YouTube is now cloning TikTok with a number of new test features, experimenting with short-form video editing tools.
YouTube’s product team is rolling out a new test tool for some YouTubers to experiment with short-form video. The feature sounds suspiciously similar to TikTok’s 15-second videos, but with a twist.
“We’re testing out a new way for creators to easily record multiple clips directly in the YouTube mobile app and upload as one video,” The YouTube experiments page says. “If you’re in this experiment, you’ll see an option to ‘create a video’ in the mobile upload flow.”
It sounds like the experiment is a way to stitch multiple short-form videos together into one. YouTube seems to be copying TikTok to make short-form video-editing easier on the platform. But Twitter had all of this back in 2014 with Vine before it shut the service down.

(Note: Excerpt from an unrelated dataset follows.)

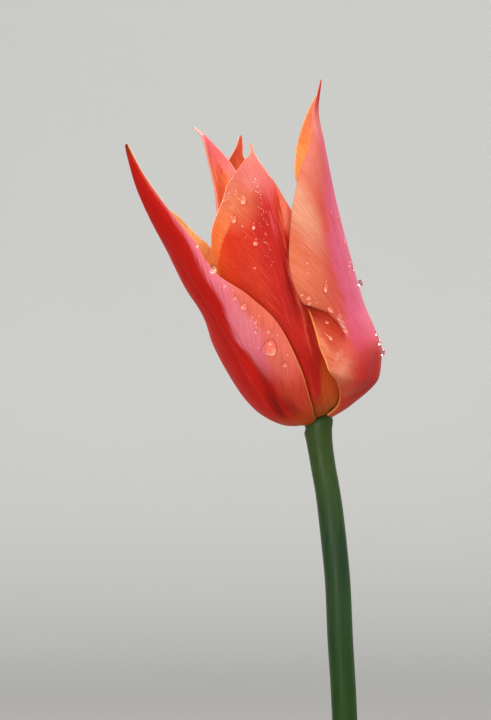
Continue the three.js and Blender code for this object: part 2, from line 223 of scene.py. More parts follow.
def unit(vectors):
    return vectors / np.linalg.norm(vectors, axis=-1, keepdims=True)


def eased(value):
    # 0 to 1 with soft ends
    value = np.clip(value, 0, 1)
    return value * value * (3 - 2 * value)


def softStep(value, width):
    # 1 well below 0, easing to 0 above it
    return 1 / (1 + np.exp(np.clip(value / width, -60, 60)))


def stationRows(stations, rows):
    # the table's columns on a smooth curve, with rows closer together at the root and the tip
    table = np.array(stations, float)
    knots = lengthKnots(table[:, :3])
    places = np.linspace(0, 1, rows + 1)
    places = places - bladeForm["crowding"] * np.sin(2 * math.pi * places) / (2 * math.pi)
    return curveThrough(table, knots / knots[-1], places)


def bladeSheet(blade, rows, columns):
    # points of the middle surface, and for each its distances across, along and from the margin, in mm
    values = stationRows(blade["stations"], rows)
    axis = np.array(blade["axis"], float)
    outward, along = growthFrame(axis, blade["azimuth"])
    midrib = (np.array(blade["root"]) + values[:, [0]] * axis + values[:, [1]] * outward
              + values[:, [2]] * along)
    tangent = unit(np.gradient(midrib, axis=0))
    across = unit(along - (tangent @ along)[:, None] * tangent)
    inward = np.cross(tangent, across)
    points = np.zeros((rows + 1, 2 * columns + 1, 3))
    acrossMm = np.zeros((rows + 1, 2 * columns + 1))
    margin = np.zeros((rows + 1, 2 * columns + 1))
    points[:, columns] = midrib
    for side, widthColumn, rollColumn in ((-1, 3, 5), (1, 4, 6)):
        width = np.maximum(values[:, widthColumn], bladeForm["narrowest"])
        roll = np.radians(values[:, rollColumn])
        flat, rise = np.zeros(rows + 1), np.zeros(rows + 1)
        for k in range(1, columns + 1):
            turn = roll * (k - 0.5) / columns
            flat = flat + np.cos(turn) * width / columns
            rise = rise + np.sin(turn) * width / columns
            points[:, columns + side * k] = midrib + side * flat[:, None] * across + rise[:, None] * inward
            acrossMm[:, columns + side * k] = side * width * k / columns
            margin[:, columns + side * k] = width * (1 - k / columns)
    margin[:, columns] = np.maximum(values[:, 3:5].min(axis=1), bladeForm["narrowest"])
    alongMm = np.repeat(lengthKnots(midrib)[:, None], 2 * columns + 1, axis=1)
    return points, acrossMm, alongMm, margin


def windowShape(place, start, end, fade):
    # 1 between start and end, easing to 0 within fade on both sides
    return eased((place - start) / fade) * eased((end - place) / fade)


def besideLine(line, acrossMm, alongMm):
    # distance from a bent line, positive on its upper side, and a weight that fades out at the line's end
    sizes = [math.hypot(b[0] - a[0], b[1] - a[1]) for a, b in zip(line, line[1:])]
    nearest = np.full_like(acrossMm, 1e9)
    over, run = np.zeros_like(acrossMm), np.zeros_like(acrossMm)
    for k, ((a0, b0), (a1, b1)) in enumerate(zip(line, line[1:])):
        da, db = (a1 - a0) / sizes[k], (b1 - b0) / sizes[k]
        reach = np.clip((acrossMm - a0) * da + (alongMm - b0) * db, 0, sizes[k])
        distance = np.hypot(acrossMm - a0 - reach * da, alongMm - b0 - reach * db)
        side = np.sign((alongMm - b0) * da - (acrossMm - a0) * db)
        closer = distance < nearest - 1e-9
        nearest = np.where(closer, distance, nearest)
        over = np.where(closer, side * distance, over)
        run = np.where(closer, (sum(sizes[:k]) + reach) / sum(sizes), run)
    return over, eased((1 - run) / 0.4)


def relief(blade, acrossMm, alongMm):
    # how far the real blade stands proud of its plain sheet, outwards, in mm
    lift = np.zeros_like(acrossMm)
    length = alongMm.max()
    for fromAcross, toAcross, start, end, width, depth in blade.get("pleats", []):
        share = np.clip((alongMm - start) / (end - start), 0, 1)
        centre = fromAcross + (toAcross - fromAcross) * share
        shown = windowShape(alongMm, start, end, (end - start) * 0.3)
        lift -= depth * np.exp(-((acrossMm - centre) / width) ** 2) * shown
    for centreAcross, centreAlong, sizeAcross, sizeAlong, height in blade.get("puckers", []):
        a, b = (acrossMm - centreAcross) / sizeAcross, (alongMm - centreAlong) / sizeAlong
        lift += height * np.exp(-a ** 2 - b ** 2)
    for line, above, below, reach in blade.get("lips", []):
        over, shown = besideLine(line, acrossMm, alongMm)
        swell = above * np.exp(-(np.maximum(over, 0) / reach) ** 2)
        drop = softStep(over, bladeForm["lipStep"])
        dent = (above + below) * np.exp(-(np.minimum(over, 0) / reach) ** 2) * drop
        lift += (swell * (1 - drop) - dent) * shown
    for number, phase, height in blade.get("waves", []):
        # ripples of the margin, the two sides out of step, none at the root and the tip
        outShare = np.abs(acrossMm) / (np.abs(acrossMm).max(axis=1, keepdims=True) + 1e-6)
        fade = np.sin(math.pi * np.clip((alongMm / length - 0.12) / 0.83, 0, 1))
        turn = 2 * math.pi * number * alongMm / length + phase + np.sign(acrossMm) * bladeForm["sideLag"]
        lift += height * fade * outShare ** 3 * np.sin(turn)
    return lift


def writeUv(mesh, name, first, second):
    layer = mesh.uv_layers.get(name) or mesh.uv_layers.new(name=name)
    corners = np.zeros(len(mesh.loops), int)
    mesh.loops.foreach_get("vertex_index", corners)
    uv = np.stack([first[corners], second[corners]], axis=1)
    layer.data.foreach_set("uv", uv.ravel())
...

YouTube says the process allows multiple 15-second videos to be stitched together. It’s not eschewing longer videos; it’s just giving people the option to craft TikTok-style videos natively in the YouTube mobile app.
As YouTube copies TikTok video-editing tools, Facebook is doing the same thing.
At some point, all this feature-cloning becomes a blur. Instagram’s TikTok-like ‘Reels’ feature is expanding to France and Germany after its successful trial in Brazil. After Facebook’s separate TikTok clone app ‘Lasso’ failed, the company is smartly rolling its TikTok features into Instagram.
“If you’d like to upload a longer video, you’ll still be able to do so by uploading from your phone gallery instead of recording through the app,” YouTube’s experiment page explains. “We’re starting these experiments on mobile (both Android and iOS) with a small group of people while we gather feedback.”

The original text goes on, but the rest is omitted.